• _INSTRUCTIONS TO FOLLOW_: Return only the lines running from the line with "Recreate this object" down to the line with "# Frame: origin", both included, exactly as they appear.

── RECORD LIST ──

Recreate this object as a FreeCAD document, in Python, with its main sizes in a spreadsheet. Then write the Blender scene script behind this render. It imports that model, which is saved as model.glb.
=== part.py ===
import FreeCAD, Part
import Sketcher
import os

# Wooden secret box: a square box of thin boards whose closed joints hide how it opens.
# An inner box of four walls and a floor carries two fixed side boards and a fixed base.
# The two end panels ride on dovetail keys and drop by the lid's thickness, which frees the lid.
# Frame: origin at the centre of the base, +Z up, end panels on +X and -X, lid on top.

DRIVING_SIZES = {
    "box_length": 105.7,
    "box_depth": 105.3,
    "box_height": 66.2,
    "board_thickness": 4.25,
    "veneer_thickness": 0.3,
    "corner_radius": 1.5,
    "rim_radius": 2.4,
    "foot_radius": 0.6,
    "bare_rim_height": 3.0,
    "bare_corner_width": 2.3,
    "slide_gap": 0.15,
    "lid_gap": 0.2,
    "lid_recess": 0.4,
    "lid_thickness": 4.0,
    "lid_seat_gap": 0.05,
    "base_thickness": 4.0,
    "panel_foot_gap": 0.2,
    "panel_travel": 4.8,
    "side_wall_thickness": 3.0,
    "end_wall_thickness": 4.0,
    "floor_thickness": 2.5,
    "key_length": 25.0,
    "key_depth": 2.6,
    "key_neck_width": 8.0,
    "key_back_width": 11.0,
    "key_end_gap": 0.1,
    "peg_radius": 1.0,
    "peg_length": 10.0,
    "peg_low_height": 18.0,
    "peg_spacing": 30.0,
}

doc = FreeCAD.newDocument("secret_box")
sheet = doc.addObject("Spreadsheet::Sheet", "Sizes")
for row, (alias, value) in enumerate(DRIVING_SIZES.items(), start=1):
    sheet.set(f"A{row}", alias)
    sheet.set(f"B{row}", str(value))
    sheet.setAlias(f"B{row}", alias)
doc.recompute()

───
── RECORD LIST ──

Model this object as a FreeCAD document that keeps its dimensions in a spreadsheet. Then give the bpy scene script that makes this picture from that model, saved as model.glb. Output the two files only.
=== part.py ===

───

• _EXERCISE RESPONSE_:
Recreate this object as a FreeCAD document, in Python, with its main sizes in a spreadsheet. Then write the Blender scene script behind this render. It imports that model, which is saved as model.glb.
=== part.py ===
import FreeCAD, Part
import Sketcher
import os

# Wooden secret box: a square box of thin boards whose closed joints hide how it opens.
# An inner box of four walls and a floor carries two fixed side boards and a fixed base.
# The two end panels ride on dovetail keys and drop by the lid's thickness, which frees the lid.
# Frame: origin at the centre of the base, +Z up, end panels on +X and -X, lid on top.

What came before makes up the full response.